» **Data extract**

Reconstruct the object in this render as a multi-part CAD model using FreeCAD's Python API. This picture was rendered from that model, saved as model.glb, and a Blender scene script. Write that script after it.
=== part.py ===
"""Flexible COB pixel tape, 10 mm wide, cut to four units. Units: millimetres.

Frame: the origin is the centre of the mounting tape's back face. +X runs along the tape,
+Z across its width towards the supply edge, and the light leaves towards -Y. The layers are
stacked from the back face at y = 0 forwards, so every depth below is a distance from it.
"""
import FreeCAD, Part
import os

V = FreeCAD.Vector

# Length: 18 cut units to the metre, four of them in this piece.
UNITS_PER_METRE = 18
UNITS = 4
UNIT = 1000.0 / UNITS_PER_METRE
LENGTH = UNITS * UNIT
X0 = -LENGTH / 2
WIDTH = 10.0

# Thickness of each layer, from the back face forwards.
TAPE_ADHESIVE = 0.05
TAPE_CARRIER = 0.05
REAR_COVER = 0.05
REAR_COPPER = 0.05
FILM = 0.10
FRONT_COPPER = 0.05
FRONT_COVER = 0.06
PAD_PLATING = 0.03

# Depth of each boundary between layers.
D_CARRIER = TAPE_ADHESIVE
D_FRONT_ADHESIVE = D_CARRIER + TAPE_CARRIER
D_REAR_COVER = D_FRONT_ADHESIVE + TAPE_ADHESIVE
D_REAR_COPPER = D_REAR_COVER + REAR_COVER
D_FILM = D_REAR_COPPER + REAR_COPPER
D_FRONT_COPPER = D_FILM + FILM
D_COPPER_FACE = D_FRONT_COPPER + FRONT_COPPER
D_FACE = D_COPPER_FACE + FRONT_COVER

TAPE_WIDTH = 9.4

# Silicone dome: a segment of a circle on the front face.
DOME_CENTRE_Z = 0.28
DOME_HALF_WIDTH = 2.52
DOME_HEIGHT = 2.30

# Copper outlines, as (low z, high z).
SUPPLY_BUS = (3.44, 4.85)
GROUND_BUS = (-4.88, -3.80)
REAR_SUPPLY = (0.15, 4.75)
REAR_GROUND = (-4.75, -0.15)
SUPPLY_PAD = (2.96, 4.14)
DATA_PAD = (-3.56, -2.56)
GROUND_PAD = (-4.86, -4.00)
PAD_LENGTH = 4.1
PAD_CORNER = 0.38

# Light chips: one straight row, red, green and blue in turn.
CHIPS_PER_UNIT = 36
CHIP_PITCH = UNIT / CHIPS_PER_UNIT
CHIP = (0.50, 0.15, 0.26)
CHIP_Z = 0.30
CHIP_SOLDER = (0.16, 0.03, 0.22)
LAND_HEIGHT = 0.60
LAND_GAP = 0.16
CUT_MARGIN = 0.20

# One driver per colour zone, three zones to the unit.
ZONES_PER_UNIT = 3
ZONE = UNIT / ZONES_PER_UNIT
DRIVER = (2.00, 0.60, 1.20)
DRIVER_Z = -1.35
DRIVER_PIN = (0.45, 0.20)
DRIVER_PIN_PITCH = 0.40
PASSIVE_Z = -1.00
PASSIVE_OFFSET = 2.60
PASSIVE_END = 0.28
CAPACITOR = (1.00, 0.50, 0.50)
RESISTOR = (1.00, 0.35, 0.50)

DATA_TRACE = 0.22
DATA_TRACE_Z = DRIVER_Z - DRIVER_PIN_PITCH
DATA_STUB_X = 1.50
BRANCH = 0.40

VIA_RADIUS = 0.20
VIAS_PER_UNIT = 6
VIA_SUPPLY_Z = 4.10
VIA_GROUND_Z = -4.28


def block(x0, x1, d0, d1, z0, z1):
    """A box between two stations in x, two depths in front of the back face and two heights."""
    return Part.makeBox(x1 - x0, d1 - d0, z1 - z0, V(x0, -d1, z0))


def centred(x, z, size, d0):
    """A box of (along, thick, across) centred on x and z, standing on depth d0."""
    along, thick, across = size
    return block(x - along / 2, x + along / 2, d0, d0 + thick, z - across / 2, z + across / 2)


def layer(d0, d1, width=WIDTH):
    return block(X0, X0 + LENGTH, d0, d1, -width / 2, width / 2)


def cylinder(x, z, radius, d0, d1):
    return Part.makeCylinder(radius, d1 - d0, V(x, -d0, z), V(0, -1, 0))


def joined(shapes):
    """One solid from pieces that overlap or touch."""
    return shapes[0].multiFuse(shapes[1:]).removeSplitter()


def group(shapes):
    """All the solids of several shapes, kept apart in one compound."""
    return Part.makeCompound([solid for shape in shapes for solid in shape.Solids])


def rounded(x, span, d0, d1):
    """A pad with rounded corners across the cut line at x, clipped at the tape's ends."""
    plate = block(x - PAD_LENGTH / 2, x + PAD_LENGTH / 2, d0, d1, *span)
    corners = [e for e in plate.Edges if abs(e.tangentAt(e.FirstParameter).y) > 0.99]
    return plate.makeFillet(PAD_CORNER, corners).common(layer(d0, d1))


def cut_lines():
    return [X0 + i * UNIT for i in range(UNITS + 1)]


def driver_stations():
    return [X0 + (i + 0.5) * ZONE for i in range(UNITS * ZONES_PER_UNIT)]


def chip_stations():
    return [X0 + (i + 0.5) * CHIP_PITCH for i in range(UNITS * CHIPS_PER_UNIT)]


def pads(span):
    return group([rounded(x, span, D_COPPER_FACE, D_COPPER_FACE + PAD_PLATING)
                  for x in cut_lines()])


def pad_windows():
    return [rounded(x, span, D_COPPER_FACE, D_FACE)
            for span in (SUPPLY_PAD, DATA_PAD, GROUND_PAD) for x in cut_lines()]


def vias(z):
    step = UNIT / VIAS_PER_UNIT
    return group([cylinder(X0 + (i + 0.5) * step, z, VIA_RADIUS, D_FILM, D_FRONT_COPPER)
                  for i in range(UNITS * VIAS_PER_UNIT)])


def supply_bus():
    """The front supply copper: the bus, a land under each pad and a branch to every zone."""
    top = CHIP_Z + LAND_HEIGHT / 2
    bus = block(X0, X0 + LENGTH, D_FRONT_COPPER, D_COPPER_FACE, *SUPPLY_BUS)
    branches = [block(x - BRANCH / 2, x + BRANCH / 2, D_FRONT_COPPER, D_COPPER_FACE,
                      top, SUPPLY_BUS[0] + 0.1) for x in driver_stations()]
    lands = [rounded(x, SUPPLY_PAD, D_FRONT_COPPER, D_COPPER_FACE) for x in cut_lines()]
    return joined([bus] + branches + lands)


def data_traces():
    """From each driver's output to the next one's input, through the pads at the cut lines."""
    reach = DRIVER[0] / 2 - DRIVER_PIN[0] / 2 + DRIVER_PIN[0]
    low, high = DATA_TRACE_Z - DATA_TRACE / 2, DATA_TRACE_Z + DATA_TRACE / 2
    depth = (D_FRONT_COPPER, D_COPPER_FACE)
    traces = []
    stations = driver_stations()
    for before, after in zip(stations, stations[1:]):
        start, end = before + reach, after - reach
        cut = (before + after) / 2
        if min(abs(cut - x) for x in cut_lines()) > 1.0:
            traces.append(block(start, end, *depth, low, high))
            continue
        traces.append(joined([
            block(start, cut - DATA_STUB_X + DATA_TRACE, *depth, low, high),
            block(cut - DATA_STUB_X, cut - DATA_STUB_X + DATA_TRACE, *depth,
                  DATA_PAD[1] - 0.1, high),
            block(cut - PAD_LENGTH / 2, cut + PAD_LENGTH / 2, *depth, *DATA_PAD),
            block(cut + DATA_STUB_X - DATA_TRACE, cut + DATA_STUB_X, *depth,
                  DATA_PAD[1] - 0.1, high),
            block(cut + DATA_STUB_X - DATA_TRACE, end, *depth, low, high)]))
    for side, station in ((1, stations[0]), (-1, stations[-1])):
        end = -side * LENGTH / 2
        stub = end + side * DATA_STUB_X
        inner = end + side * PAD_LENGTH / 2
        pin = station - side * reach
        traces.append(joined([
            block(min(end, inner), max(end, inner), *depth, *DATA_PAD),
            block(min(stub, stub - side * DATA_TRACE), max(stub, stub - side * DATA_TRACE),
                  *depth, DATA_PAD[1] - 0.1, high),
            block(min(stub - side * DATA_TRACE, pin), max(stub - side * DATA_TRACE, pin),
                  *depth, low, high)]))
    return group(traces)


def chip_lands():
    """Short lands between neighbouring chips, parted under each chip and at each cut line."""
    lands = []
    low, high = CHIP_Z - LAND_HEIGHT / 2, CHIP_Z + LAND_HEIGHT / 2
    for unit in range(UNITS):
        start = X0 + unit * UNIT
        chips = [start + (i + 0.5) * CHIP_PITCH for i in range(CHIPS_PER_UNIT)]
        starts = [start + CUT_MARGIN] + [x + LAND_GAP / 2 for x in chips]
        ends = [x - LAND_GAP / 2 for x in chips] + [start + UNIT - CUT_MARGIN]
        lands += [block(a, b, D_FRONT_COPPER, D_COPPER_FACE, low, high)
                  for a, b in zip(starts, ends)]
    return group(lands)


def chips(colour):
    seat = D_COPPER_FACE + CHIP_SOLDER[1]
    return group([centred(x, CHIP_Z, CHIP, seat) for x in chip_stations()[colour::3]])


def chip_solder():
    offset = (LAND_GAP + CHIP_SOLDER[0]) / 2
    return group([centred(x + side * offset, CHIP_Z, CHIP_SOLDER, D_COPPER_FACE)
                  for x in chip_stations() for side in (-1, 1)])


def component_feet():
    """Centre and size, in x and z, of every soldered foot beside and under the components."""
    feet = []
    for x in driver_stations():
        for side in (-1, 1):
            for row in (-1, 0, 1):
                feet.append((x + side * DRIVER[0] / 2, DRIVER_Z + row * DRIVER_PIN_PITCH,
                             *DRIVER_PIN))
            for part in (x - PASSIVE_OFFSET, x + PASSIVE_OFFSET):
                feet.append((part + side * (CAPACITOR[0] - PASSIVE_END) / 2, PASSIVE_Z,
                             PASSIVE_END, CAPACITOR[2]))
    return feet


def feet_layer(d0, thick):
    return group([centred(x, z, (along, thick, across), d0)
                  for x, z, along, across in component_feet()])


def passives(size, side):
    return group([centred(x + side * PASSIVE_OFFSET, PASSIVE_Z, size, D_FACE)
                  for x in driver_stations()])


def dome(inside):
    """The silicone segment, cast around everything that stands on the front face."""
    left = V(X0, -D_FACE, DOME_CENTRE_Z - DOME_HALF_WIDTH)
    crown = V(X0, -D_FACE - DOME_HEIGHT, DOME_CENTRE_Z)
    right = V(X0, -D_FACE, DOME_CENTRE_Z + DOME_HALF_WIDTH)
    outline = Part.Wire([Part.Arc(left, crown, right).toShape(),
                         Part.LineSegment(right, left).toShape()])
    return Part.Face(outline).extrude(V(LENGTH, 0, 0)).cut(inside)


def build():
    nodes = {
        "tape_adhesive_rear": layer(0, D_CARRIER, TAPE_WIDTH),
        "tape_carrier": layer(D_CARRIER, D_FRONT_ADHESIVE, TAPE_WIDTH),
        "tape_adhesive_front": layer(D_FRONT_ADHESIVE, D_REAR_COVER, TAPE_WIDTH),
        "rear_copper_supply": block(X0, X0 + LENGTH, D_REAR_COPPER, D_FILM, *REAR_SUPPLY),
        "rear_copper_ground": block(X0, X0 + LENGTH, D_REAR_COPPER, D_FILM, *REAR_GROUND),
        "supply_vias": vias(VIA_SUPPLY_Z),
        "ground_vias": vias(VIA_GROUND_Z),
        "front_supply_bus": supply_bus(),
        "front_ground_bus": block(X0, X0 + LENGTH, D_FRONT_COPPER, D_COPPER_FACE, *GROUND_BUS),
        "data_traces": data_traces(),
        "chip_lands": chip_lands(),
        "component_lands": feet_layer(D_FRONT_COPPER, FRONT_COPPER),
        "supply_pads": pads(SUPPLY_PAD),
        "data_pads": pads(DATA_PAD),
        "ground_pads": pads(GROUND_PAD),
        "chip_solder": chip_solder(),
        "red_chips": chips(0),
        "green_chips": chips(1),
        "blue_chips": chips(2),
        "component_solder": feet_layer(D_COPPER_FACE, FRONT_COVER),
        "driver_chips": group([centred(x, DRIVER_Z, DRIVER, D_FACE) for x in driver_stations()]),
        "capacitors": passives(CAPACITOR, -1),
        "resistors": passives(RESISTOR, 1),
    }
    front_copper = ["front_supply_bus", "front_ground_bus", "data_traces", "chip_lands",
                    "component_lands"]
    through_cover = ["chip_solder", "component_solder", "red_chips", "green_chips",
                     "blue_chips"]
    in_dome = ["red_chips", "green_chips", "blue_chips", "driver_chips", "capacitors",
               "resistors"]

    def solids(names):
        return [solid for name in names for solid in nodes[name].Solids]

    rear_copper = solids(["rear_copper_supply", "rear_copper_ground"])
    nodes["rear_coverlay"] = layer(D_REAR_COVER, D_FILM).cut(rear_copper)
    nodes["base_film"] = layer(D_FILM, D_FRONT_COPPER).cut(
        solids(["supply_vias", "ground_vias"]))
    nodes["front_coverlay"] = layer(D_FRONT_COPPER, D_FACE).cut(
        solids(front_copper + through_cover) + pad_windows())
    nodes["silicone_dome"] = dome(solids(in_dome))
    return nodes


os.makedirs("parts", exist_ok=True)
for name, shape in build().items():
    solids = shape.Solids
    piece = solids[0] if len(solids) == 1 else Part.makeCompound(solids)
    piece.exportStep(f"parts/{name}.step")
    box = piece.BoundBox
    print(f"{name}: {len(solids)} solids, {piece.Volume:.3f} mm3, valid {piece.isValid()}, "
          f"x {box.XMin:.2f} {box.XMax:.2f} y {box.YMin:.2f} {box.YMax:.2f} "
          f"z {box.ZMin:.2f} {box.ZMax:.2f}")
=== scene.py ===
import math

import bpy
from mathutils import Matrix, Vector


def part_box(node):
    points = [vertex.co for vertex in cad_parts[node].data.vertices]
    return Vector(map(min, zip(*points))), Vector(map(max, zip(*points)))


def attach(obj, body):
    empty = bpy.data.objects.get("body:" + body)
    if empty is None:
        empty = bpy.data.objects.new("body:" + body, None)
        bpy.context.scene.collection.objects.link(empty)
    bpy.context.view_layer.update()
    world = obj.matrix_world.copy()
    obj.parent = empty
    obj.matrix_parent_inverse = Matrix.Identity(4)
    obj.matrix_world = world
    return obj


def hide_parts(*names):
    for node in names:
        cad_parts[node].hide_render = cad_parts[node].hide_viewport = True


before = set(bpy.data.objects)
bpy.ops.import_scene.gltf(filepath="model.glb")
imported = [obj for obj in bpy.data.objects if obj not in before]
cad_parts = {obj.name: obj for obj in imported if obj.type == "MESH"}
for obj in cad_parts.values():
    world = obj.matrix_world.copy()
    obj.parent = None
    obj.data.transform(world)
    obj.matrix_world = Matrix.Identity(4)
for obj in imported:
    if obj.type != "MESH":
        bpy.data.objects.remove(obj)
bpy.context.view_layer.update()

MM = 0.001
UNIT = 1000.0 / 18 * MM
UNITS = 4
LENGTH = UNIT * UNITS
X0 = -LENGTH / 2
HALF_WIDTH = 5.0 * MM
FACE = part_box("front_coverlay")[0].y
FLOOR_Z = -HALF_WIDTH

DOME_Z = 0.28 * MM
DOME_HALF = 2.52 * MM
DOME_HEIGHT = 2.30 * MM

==

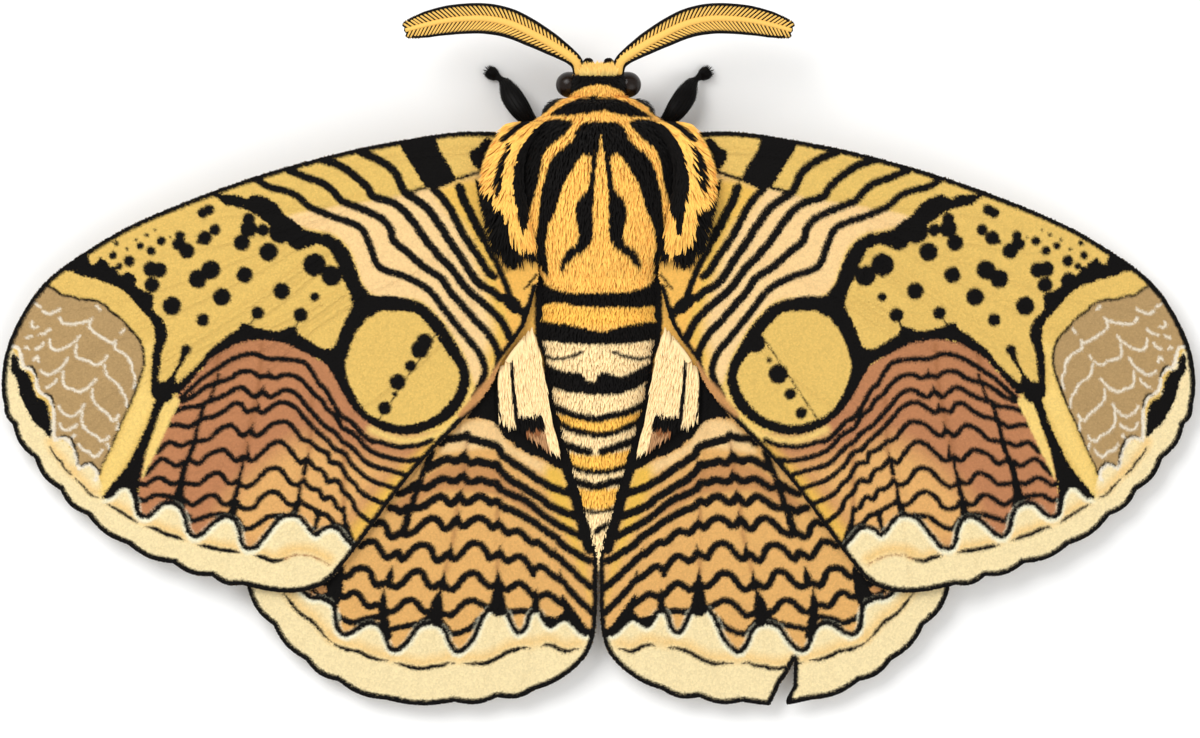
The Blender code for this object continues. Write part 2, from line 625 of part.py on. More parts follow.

» **Problem**
Nothing beyond the required lines should be retyped: start with the line that contains "piece = solids[0]" and finish with the line that contains "zip(*points))), Vector(map(max, zip(*points)))".

» **Answer to this task**
    piece = solids[0] if len(solids) == 1 else Part.makeCompound(solids)
    piece.exportStep(f"parts/{name}.step")
    box = piece.BoundBox
    print(f"{name}: {len(solids)} solids, {piece.Volume:.3f} mm3, valid {piece.isValid()}, "
          f"x {box.XMin:.2f} {box.XMax:.2f} y {box.YMin:.2f} {box.YMax:.2f} "
          f"z {box.ZMin:.2f} {box.ZMax:.2f}")
=== scene.py ===
import math

import bpy
from mathutils import Matrix, Vector


def part_box(node):
    points = [vertex.co for vertex in cad_parts[node].data.vertices]
    return Vector(map(min, zip(*points))), Vector(map(max, zip(*points)))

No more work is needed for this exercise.